To be done>
Search the material and gather each line with "joints" in it.

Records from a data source
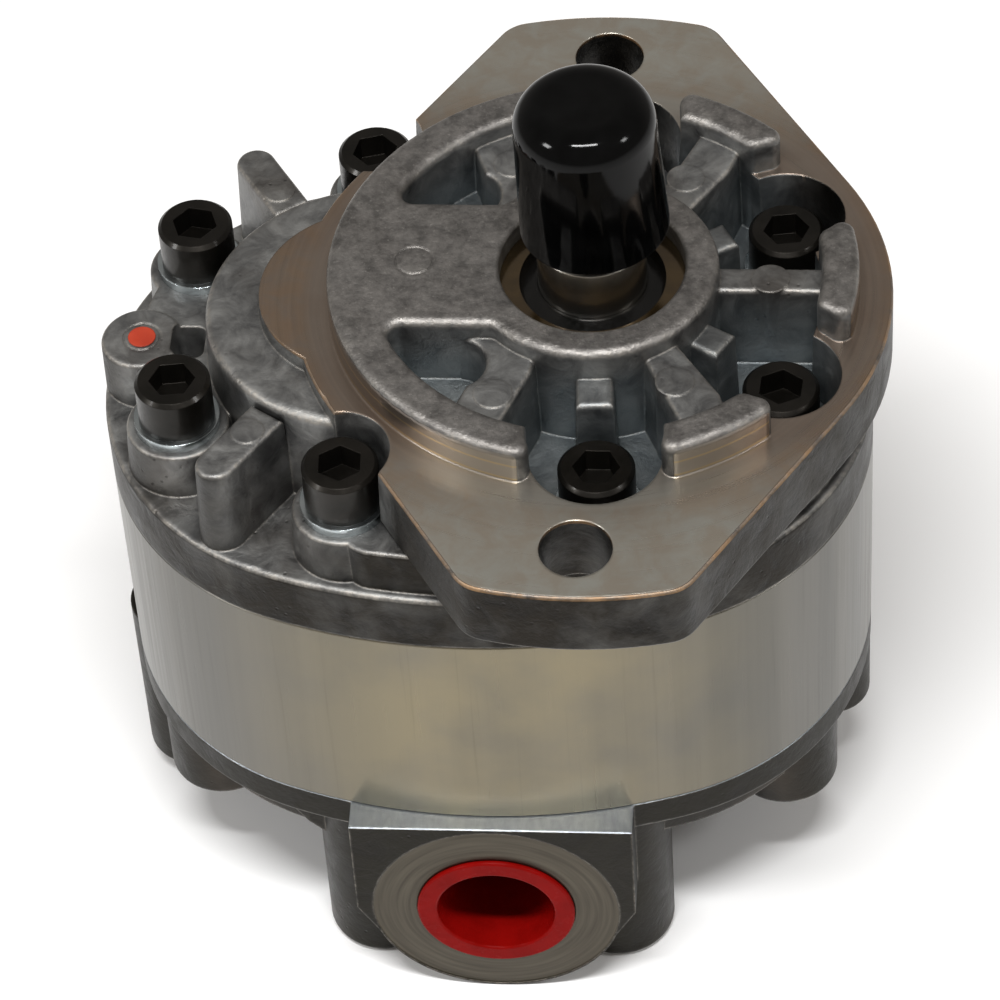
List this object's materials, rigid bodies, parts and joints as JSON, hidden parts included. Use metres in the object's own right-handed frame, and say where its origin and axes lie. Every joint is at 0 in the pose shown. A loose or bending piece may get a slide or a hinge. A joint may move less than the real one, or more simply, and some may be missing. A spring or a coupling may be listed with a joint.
{
  "type": "hydraulic gear pump",
  "caption": "External gear pump with an SAE A two-bolt flange, oval aluminium body, capped splined drive shaft, coupled gears and plugged side ports.",
  "frame": {"origin": "centre of the mounting flange's face, on the drive shaft's axis", "axes": "+Z out along the drive shaft; the two flange holes lie on Y; the idler gear is on -X; the inlet port faces -Y"},
  "size_m": [0.1269, 0.126, 0.1556],
  "materials": {
    "cast_aluminium_cover": "die cast, flange face machined",
    "extruded_aluminium": "satin, faint axial lines",
    "cast_aluminium_rear": "die cast, port faces milled",
    "black_oxide_screw": "black oxide, lightly oiled",
    "zinc_washer": "bright zinc plate",
    "dowel_steel": "ground",
    "bushing_bronze": "bored",
    "plate_bronze": "lapped",
    "nitrile_rubber": "moulded",
    "seal_case_steel": "pressed, oily",
    "spring_steel": "coiled",
    "shaft_steel": "ground, oily",
    "gear_steel": "ground",
    "black_vinyl": "glossy dipped vinyl",
    "red_plug_plastic": "glossy moulded",
    "orange_paint": "daub of paint"
  },
  "bodies": {
    "housing": {"front_cover": "cast_aluminium_cover", "center_section": "extruded_aluminium", "rear_cover": "cast_aluminium_rear", "cover_screws": "black_oxide_screw", "screw_washers": "zinc_washer", "dowel_pins": "dowel_steel", "front_drive_bushing": "bushing_bronze", "front_idler_bushing": "bushing_bronze", "rear_drive_bushing": "bushing_bronze", "rear_idler_bushing": "bushing_bronze", "front_wear_plate": "plate_bronze", "rear_wear_plate": "plate_bronze", "front_plate_seal": "nitrile_rubber", "rear_plate_seal": "nitrile_rubber", "front_body_seal": "nitrile_rubber", "rear_body_seal": "nitrile_rubber", "shaft_seal_case": "seal_case_steel", "shaft_seal_lip": "nitrile_rubber", "shaft_seal_spring": "spring_steel", "paint_dot": "orange_paint"},
    "drive": {"drive_shaft": "shaft_steel", "drive_gear": "gear_steel", "drive_gear_key": "dowel_steel"},
    "idler": {"idler_shaft": "gear_steel", "idler_gear": "gear_steel"},
    "cap": {"shaft_cap": "black_vinyl"},
    "inlet_plug_body": {"inlet_plug": "red_plug_plastic"},
    "outlet_plug_body": {"outlet_plug": "red_plug_plastic"}
  },
  "joints": [
    {"name": "drive_spin", "type": "hinge", "parent": "housing", "child": "drive", "pos_m": [0, 0, 0], "axis": [0, 0, 1], "continuous": true},
    {"name": "idler_spin", "type": "hinge", "parent": "housing", "child": "idler", "pos_m": [-0.035, 0, -0.05], "axis": [0, 0, 1], "continuous": true},
    {"name": "cap_pull", "type": "slide", "parent": "drive", "child": "cap", "axis": [0, 0, 1], "range_m": [0, 0.03]},
    {"name": "inlet_plug_pull", "type": "slide", "parent": "housing", "child": "inlet_plug_body", "axis": [0, -1, 0], "range_m": [0, 0.025]},
    {"name": "outlet_plug_pull", "type": "slide", "parent": "housing", "child": "outlet_plug_body", "axis": [0, 1, 0], "range_m": [0, 0.025]}
  ],
  "couplings": [
    {"joint": "idler_spin", "follows": "drive_spin", "ratio": -1}
  ]
}
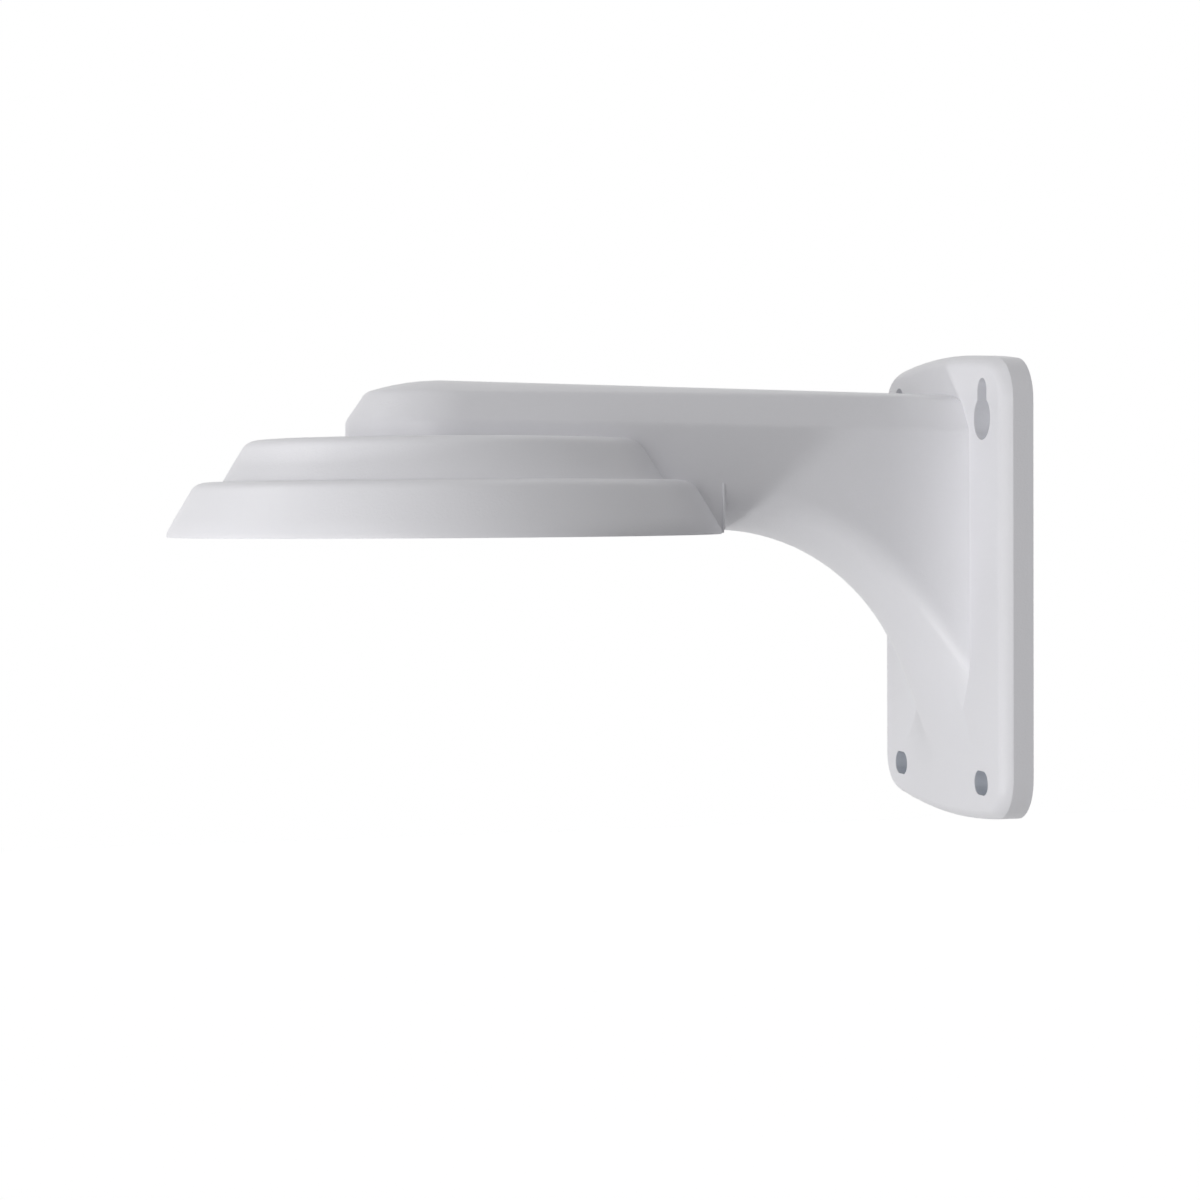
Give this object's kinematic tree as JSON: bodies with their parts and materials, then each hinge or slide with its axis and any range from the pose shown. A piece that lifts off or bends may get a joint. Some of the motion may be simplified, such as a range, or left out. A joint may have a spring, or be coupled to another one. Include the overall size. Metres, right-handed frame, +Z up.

Answer to the problem>
List this object's materials, rigid bodies, parts and joints as JSON, hidden parts included. Use metres in the object's own right-handed frame, and say where its origin and axes lie. Every joint is at 0 in the pose shown. A loose or bending piece may get a slide or a hinge. A joint may move less than the real one, or more simply, and some may be missing. A spring or a coupling may be listed with a joint.
  "joints": [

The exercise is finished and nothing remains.